Krishna Gummadi - Discrimination in Human vs. Algorithmic Decision Making

14:00
Jeudi
7
Jan
2016
Organisé par : 
L’équipe "Keynotes" du LIG
Intervenant : 
Krishna Gummadi, MPI-SWS

Information détaillée : 

 

Krishna Gummadi is a tenured faculy member and head of the Networked Systems research group at the Max Planck Institute for Software Systems (MPI-SWS) in Germany. He received his Ph.D. degree in Computer Science and Engineering from the University of Washington, Seattle.

Krishna's research interests are in the measurement, analysis, design, and evaluation of complex Internet-scale systems.

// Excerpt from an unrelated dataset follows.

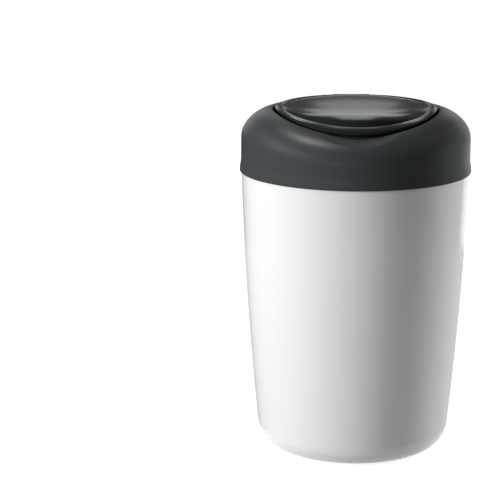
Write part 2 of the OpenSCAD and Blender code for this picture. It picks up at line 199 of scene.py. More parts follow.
def stage_paint(name, shade, glow):
    """A matt finish for stage pieces, with a glow for the rays that show it directly."""
    made = bpy.data.materials.new(name)
    made.use_nodes = True
    tree = made.node_tree
    tree.nodes.clear()
    matt = add(tree, "BsdfDiffuse", Color=(shade, shade, shade, 1))
    light = add(tree, "Emission", Color=WHITE, Strength=glow)
    lit = add(tree, "AddShader", in_0=matt.outputs[0], in_1=light.outputs[0])
    mixed = add(
        tree, "MixShader", in_0=seen_directly(tree), in_1=matt.outputs[0], in_2=lit.outputs[0]
    )
    add(tree, "OutputMaterial", Surface=mixed.outputs[0])
    return made


floor = primitive(
    bpy.ops.mesh.primitive_circle_add, "studio_floor", vertices=96, radius=9, fill_type="NGON"
)
paint = stage_paint("studio_floor", FLOOR_BOUNCE, GLOW_FAR)
tree = paint.node_tree
spot = add(tree, "TexCoord").outputs["Object"]
away = add(tree, "VectorMath", {"operation": "LENGTH"}, Vector=spot).outputs["Value"]
glow = ramp(tree, away, GLOW_START, GLOW_END, GLOW_NEAR, GLOW_FAR)
plug(tree, tree.nodes["Emission"].inputs, Strength=glow)
floor.data.materials.append(paint)
print("floor radius in m:", floor.dimensions.x / 2)


# %% Lamps and dark cloths
def toward(azimuth, elevation=0.0):
    """Direction round the bin: azimuth 0 is the camera's side and 90 is its right."""
    a, e = math.radians(azimuth) + ORBIT, math.radians(elevation)
    return Vector((math.sin(a) * math.cos(e), -math.cos(a) * math.cos(e), math.sin(e)))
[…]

His current projects focus on understanding and building social computing systems. Specifically, they tackle the challenges associated with  protecting the privacy of users sharing data online, understanding and leveraging word-of-mouth exchanges to spread information virally, and finding relevant and trustworthy sources of information in online crowds.
 
Krishna's work on social computing systems, Internet access networks, and peer-to-peer systems has led to a number of widely cited papers, including award (best) papers at ACM COSN, ACM/Usenix's SOUPS, AAAI's ICWSM, Usenix's OSDI, ACM's SIGCOMM IMC, and SPIE's MMCN conferences. Krishna has also co-chaired AAAI's ICWSM 2016, IW3C2 WWW 2015, ACM COSN 2014, and ACM IMC 2013 conferences.
"Réalisation technique : Antoine Orlandi | Tous droits réservés"
Résumé : 

Algorithmic (data-driven) decision making is increasingly being used to assist or replace human decision making in a variety of domains ranging from banking (rating user credit) and recruiting (ranking applicants) to judiciary (profiling criminals) and journalism (recommending news-stories).  Against this background, in this talk, I will pose and attempt to answer the following high-level questions:

(a) Can algorithmic decision making be discriminatory?
(b) Can algorithmic discrimination be controlled? i.e., can algorithmic decision making be made more fair?
(c) Can algorithmic decisions be used to detect and avoid implicit biases in human decisions?